PETA Offers Struggling Detroit Schools $10K to Post Lifesaving Anti-Chaining Message Starring Kid Ink
From Kid to Kid: Group’s Offer Will Help Students and Teachers—and Dogs Left Outside in the Winter Cold
For Immediate Release:
January 21, 2016
Contact:
Moira Colley 202-483-7382
With more than 80 Detroit public schools closed on Wednesday as teachers staged strikes in protest of deteriorating infrastructure in schools, PETA is ready to pitch in with an offer the group hopes Darnell Earley, the city school district’s emergency manager, will accept: a $10,000 donation toward repairs if the district agrees to place PETA’s anti-chaining “Chain Your Dog? Not Cool” posters—starring hip-hop artist Kid Ink—in each of its schools. The ads remind guardians to take their animals indoors. As PETA points out, the offer would help all Detroit’s residents stay safe this winter, a time when many dogs chained outside suffer and die in the cold.
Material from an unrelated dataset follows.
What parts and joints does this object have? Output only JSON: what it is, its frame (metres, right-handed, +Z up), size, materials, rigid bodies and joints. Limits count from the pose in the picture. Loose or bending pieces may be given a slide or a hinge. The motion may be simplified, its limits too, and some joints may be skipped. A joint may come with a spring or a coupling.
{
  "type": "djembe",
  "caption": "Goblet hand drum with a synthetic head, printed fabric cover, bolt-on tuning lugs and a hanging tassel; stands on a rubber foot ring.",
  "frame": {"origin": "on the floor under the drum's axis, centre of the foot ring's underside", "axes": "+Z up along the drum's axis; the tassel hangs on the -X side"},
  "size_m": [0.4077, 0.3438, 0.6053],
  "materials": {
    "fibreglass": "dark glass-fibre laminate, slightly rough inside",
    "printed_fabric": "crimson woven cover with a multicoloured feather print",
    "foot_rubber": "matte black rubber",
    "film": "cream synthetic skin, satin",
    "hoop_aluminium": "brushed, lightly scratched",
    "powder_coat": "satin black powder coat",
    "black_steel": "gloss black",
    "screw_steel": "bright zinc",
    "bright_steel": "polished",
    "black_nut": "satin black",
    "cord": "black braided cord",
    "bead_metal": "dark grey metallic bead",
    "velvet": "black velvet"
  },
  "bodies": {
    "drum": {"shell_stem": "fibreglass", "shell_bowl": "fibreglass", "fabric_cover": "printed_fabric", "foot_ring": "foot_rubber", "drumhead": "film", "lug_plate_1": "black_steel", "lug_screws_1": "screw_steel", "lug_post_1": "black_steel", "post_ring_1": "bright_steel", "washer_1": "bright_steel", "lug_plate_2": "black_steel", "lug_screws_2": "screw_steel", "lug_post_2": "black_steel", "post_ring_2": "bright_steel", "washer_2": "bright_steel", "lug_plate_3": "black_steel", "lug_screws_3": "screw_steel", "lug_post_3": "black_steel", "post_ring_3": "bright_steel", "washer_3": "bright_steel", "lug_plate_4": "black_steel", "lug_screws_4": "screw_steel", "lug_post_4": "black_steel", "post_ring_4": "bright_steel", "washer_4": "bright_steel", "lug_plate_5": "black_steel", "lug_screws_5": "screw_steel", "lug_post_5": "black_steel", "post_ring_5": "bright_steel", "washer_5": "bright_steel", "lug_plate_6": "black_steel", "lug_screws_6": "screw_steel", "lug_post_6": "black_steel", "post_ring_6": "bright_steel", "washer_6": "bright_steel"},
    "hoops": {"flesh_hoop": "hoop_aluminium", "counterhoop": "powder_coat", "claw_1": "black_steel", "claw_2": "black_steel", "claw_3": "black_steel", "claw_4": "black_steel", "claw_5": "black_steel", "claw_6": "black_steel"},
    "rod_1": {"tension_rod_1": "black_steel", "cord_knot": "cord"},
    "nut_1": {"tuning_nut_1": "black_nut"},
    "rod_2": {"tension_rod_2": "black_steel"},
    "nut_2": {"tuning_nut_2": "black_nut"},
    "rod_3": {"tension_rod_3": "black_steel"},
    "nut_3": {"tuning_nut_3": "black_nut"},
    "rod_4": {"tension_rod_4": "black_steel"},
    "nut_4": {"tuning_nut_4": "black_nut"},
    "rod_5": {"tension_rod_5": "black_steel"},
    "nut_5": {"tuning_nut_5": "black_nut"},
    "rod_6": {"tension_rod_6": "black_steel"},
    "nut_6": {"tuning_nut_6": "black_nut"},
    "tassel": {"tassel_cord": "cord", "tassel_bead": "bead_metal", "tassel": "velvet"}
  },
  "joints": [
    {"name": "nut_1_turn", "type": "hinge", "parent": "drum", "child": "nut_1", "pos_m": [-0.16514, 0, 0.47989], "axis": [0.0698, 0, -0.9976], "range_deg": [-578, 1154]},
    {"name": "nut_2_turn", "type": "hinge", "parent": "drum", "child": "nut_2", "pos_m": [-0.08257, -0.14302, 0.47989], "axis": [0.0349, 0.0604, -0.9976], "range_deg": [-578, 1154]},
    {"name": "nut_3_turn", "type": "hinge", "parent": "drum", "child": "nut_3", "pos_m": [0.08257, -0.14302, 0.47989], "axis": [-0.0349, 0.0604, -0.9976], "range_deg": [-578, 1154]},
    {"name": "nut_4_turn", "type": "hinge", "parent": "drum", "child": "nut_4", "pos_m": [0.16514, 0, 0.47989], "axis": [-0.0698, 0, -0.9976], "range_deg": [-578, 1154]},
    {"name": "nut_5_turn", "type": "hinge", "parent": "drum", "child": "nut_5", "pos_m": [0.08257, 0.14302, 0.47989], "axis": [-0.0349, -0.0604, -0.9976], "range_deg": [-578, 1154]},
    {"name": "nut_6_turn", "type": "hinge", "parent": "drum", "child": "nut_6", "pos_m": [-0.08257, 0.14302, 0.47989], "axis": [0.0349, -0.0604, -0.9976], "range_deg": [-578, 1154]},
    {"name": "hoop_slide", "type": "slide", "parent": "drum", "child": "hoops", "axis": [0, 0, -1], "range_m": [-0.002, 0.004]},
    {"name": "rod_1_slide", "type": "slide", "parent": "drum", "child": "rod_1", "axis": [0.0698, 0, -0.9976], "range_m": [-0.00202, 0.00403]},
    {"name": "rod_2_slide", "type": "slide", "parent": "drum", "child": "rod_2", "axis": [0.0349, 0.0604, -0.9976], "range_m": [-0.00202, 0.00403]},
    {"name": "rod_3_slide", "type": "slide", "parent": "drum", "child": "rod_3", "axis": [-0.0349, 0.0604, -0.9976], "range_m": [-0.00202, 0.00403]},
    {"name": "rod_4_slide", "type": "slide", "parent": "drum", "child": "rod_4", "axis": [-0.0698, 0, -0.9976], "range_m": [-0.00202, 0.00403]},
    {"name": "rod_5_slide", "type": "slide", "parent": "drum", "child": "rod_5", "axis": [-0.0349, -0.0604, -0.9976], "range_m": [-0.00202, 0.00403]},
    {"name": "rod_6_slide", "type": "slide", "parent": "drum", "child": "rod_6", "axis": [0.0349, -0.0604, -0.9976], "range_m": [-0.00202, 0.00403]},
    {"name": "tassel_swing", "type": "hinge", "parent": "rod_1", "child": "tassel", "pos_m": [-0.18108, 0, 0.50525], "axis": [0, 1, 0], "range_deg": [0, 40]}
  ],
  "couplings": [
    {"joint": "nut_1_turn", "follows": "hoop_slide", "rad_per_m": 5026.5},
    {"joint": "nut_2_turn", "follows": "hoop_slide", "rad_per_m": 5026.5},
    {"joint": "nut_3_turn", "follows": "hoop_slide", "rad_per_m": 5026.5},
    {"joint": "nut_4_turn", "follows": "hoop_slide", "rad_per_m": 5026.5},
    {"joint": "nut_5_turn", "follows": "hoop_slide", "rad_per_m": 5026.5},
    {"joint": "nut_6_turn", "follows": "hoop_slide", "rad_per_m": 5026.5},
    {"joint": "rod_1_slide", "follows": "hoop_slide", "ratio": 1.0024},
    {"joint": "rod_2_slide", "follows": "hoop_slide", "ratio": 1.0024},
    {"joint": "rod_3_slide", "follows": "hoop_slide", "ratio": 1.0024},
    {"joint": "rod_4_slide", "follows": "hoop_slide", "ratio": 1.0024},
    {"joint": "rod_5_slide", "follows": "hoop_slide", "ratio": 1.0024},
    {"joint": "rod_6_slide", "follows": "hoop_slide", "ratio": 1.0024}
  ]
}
“From one ‘kid’ to another, we hope our ad will encourage the students, who are deserving of a safe, warm school environment themselves, to relate to other vulnerable individuals in their neighborhoods and take their dogs indoors during the cold winter months,” says PETA Senior Director of Youth Outreach and Campaigns Marta Holmberg. “Chaining turns otherwise friendly dogs into ticking time bombs, and they’re in constant danger of being forgotten, becoming entangled in the chain, hanging themselves, or being attacked by other animals or cruel passersby.”
PETA—whose motto reads, in part, that “animals are not ours to abuse in any way”—urges all kind people to let their dogs live indoors and never chain them.
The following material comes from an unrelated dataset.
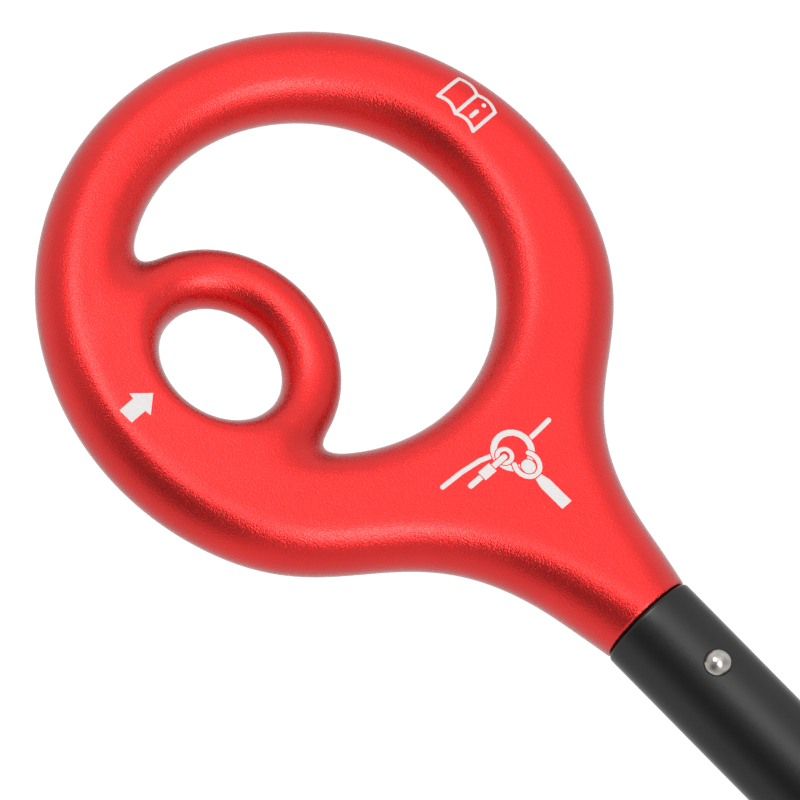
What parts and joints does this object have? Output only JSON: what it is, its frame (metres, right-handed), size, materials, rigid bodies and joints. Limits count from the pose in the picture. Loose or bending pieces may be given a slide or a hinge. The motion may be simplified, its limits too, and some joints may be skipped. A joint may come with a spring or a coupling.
{
  "type": "handled rope descender",
  "caption": "Forged ring descender with a small carabiner eye set inside the big ring and a fan-shaped neck that carries a round black tube handle, fixed by a through rivet.",
  "frame": {"origin": "centre of the whole part's box, which is on the mid-plane of the ring", "axes": "+X along the handle, from the ring to the handle's end; +Z is the normal of the ring's plane, on the side that carries the engraved pictograms; the carabiner eye is on the -Y side of the ring"},
  "size_m": [0.2492, 0.1108, 0.0238],
  "materials": {
    "red_anodised": "bead blasted and anodised red, satin",
    "black_anodised": "smooth black anodised, satin",
    "polished_steel": "polished stainless steel",
    "black_plastic": "fine moulded matte"
  },
  "bodies": {
    "root": {"ring_body": "red_anodised", "handle_tube": "black_anodised", "handle_rivet": "polished_steel", "end_plug": "black_plastic"}
  },
  "joints": []
}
For more information, please visit PETA.org.
PETA’s letter to Darnell Earley, emergency manager of Detroit Public Schools, follows.
January 21, 2016
Darnell Earley
Emergency Manager
Detroit Public Schools
Dear Mr. Earley, I am writing on behalf of People for the Ethical Treatment of Animals (PETA) and our more than 3 million members and supporters, including thousands across Michigan, to make an offer that would benefit your students and the entire community: We’d like to contribute $10,000 toward the cost of repairs to Detroit’s public schools in exchange for the prominent placement of our Kid Ink “Chain Your Dogs?” posters in each of the district’s schools. From one “kid” to another, we hope our ad will encourage the students, who deserve a safe, warm school environment themselves, to relate to other vulnerable individuals in their neighborhoods and take their dogs indoors during the cold winter months.
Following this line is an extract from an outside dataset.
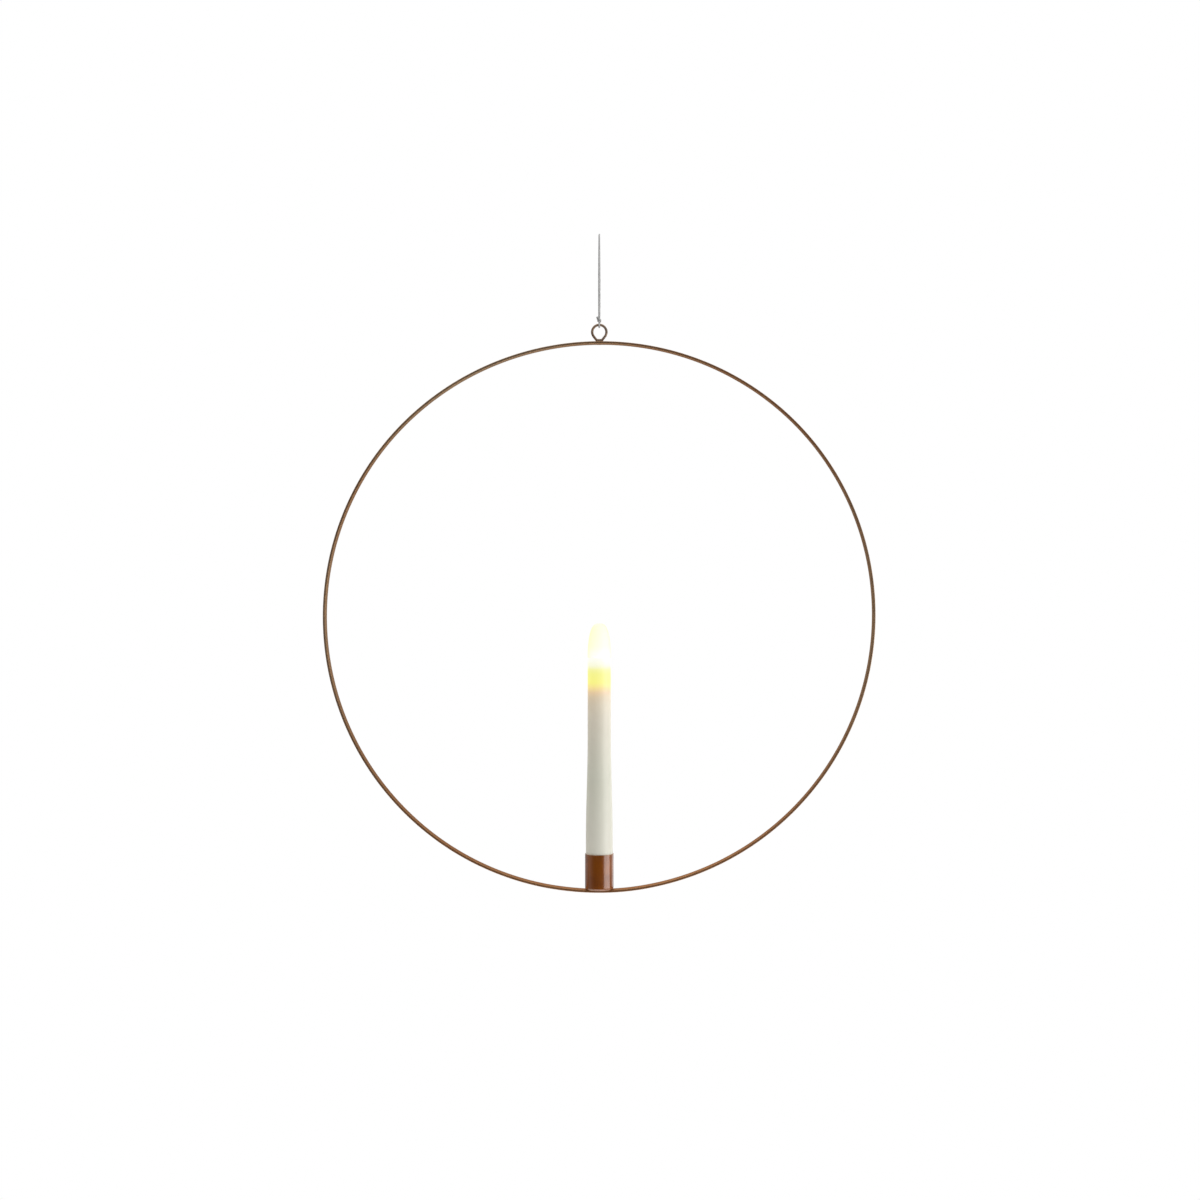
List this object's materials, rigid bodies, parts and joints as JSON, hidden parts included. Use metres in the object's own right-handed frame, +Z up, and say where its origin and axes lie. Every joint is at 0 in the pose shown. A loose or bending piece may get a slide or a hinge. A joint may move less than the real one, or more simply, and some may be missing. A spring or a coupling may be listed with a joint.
{
  "type": "hanging candle ring",
  "caption": "Hanging hoop of flat bronze-toned metal strip with a wire eye and cord at its top and a small cup at its foot that holds a glowing battery taper candle.",
  "frame": {"origin": "the point where the cord's loop lies on its hook, straight above the hoop's centre", "axes": "+Z up along the cord and the candle, +X to the right seen from the front, +Y towards the back, so the hoop stands in the XZ plane"},
  "size_m": [0.45, 0.0232, 0.5372],
  "materials": {
    "cord": "fine twisted cotton cord, light grey",
    "hoop_metal": "antique bronze plating on flat iron strip, satin",
    "eye_metal": "antique bronze plating on iron wire, satin",
    "cup_metal": "antique bronze plating on a drawn cup, semi-gloss",
    "shell_plastic": "ivory, satin, slightly translucent",
    "glowing_tip": "frosted, lit from inside, warm white",
    "lamp_lens": "clear, lit",
    "tinned_lead": "tinned",
    "inner_plastic": "moulded, white",
    "cap_plastic": "moulded, ivory",
    "board": "green solder mask",
    "dark_plastic": "moulded, dark grey",
    "red_insulation": "smooth",
    "black_insulation": "smooth",
    "nickel_sheet": "nickel-plated",
    "cell_case": "plain film label on a steel can"
  },
  "bodies": {
    "hanger": {"hanging_loop": "cord"},
    "knot": {"cord_knot": "cord"},
    "wrap": {"eye_wrap": "cord"},
    "ring": {"hoop": "hoop_metal", "hanging_eye": "eye_metal", "candle_cup": "cup_metal"},
    "candle": {"candle_shell": "shell_plastic", "light_tip": "glowing_tip", "led_lamp": "lamp_lens", "led_lead_plus": "tinned_lead", "led_lead_minus": "tinned_lead", "led_frame": "inner_plastic", "circuit_board": "board", "timer_chip": "dark_plastic", "wire_plus": "red_insulation", "wire_minus": "black_insulation", "battery_sleeve": "inner_plastic", "contact_strip": "nickel_sheet", "top_contact": "nickel_sheet", "battery_lower": "cell_case", "battery_upper": "cell_case"},
    "cap": {"base_cap": "cap_plastic", "spring_plate": "nickel_sheet", "base_spring": "nickel_sheet", "cap_contact": "nickel_sheet", "switch_body": "dark_plastic"},
    "switch": {"switch_knob": "dark_plastic"}
  },
  "joints": [
    {"name": "cord_twist", "type": "hinge", "parent": "hanger", "child": "knot", "pos_m": [0, 0, -0.07], "axis": [0, 0, 1], "range_deg": [-180, 180]},
    {"name": "knot_sway", "type": "hinge", "parent": "knot", "child": "wrap", "pos_m": [0, 0, -0.07], "axis": [0, 1, 0], "range_deg": [-20, 20]},
    {"name": "hoop_swing", "type": "hinge", "parent": "wrap", "child": "ring", "pos_m": [0, 0, -0.073], "axis": [1, 0, 0], "range_deg": [-90, 90]},
    {"name": "candle_lift", "type": "slide", "parent": "ring", "child": "candle", "axis": [0, 0, 1], "range_m": [0, 0.032]},
    {"name": "cap_turn", "type": "hinge", "parent": "candle", "child": "cap", "pos_m": [0, 0, -0.53269], "axis": [0, 0, -1], "range_deg": [0, 25]},
    {"name": "switch_slide", "type": "slide", "parent": "cap", "child": "switch", "axis": [1, 0, 0], "range_m": [0, 0.002]}
  ]
}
For these highly social pack animals, little could be worse than being chained outdoors. Deprived of everything that’s natural and important to them and left to endure frigid nights in the winter and sweltering days in the summer, chained dogs often go insane from loneliness and a lack of exercise and mental stimulation. They are in constant danger of being forgotten, becoming entangled in their chain, hanging themselves, and being attacked by other animals or cruel passersby. They are truly helpless, and they know it. Often, all they have is a tiny patch of land, and they must defecate in the same area where they eat and sleep. Whenever they try to move forward to greet someone or check out something new, they are held back by their chain.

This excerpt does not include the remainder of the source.